The debate over interest rates is just part of a broader debate over whether the European monetary union is too rule-bound. The union's fiscal restraints are set out in its Stability and Growth Pact, which requires its 12 members to keep budget deficits to less than 3 percent of total output.

Germany, France, Italy and Portugal have all breached that ceiling. Given the restorative effects of government spending on a sickly economy, many economists say they were right to do it. For Germany, however, thumbing its nose does not come naturally. Chancellor Gerhard Schröder has pledged to push the deficit, now 3.8 percent of gross domestic product, back under the cap with tax increases and spending cuts.

Once again, the timing could not be worse. With zero growth, anemic consumer demand and historically low business confidence, the German economy, Europe's largest, needs a bracing tonic, not a dose of castor oil.

The White House, meanwhile, is pushing the federal budget deficit well above Europe's 3 percent mark, with a $350 billion program of tax cuts and state aid that the administration insists will revive the economy.

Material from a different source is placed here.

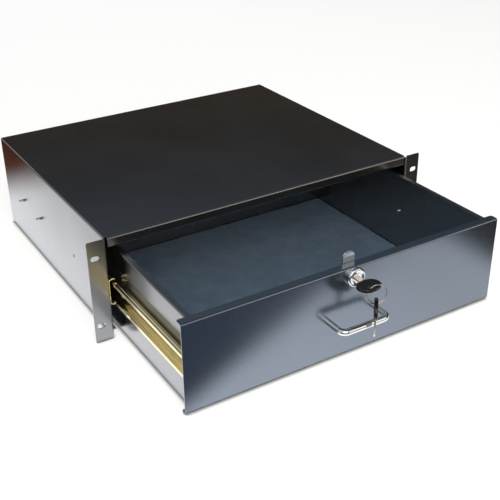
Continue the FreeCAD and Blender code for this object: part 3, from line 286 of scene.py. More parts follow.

Not all of Europe's problems are rooted in the dogmatism of Brussels. Broader economic reforms in Germany and France have been hurt by a familiar mix of political backsliding, vested interests and the enduring appeal of social responsibility as a European ideal.

In France, public workers nearly shut down the country two weeks ago to protest efforts to rein in the pension system. In Germany, Chancellor Schröder is watering down his plans to relax entrenched labor laws in response to a rebellion by the unions and other leftist elements within his own Social Democratic Party.

Summarizing the state of affairs, the German weekly newsmagazine Der Spiegel said on its cover last week, "The Hour of Truth in a Land of Lies."

As Europe faces this hour of truth, some here believe the United States should be a model. Norbert Walter, Deutsche Bank's chief economist, said Europeans could start by drawing the right lesson from Mr. Snow's recent remarks. "The U.S. has always had the philosophy, `the dollar is our currency, and your problem,' " he said. "We have to come to grips with that."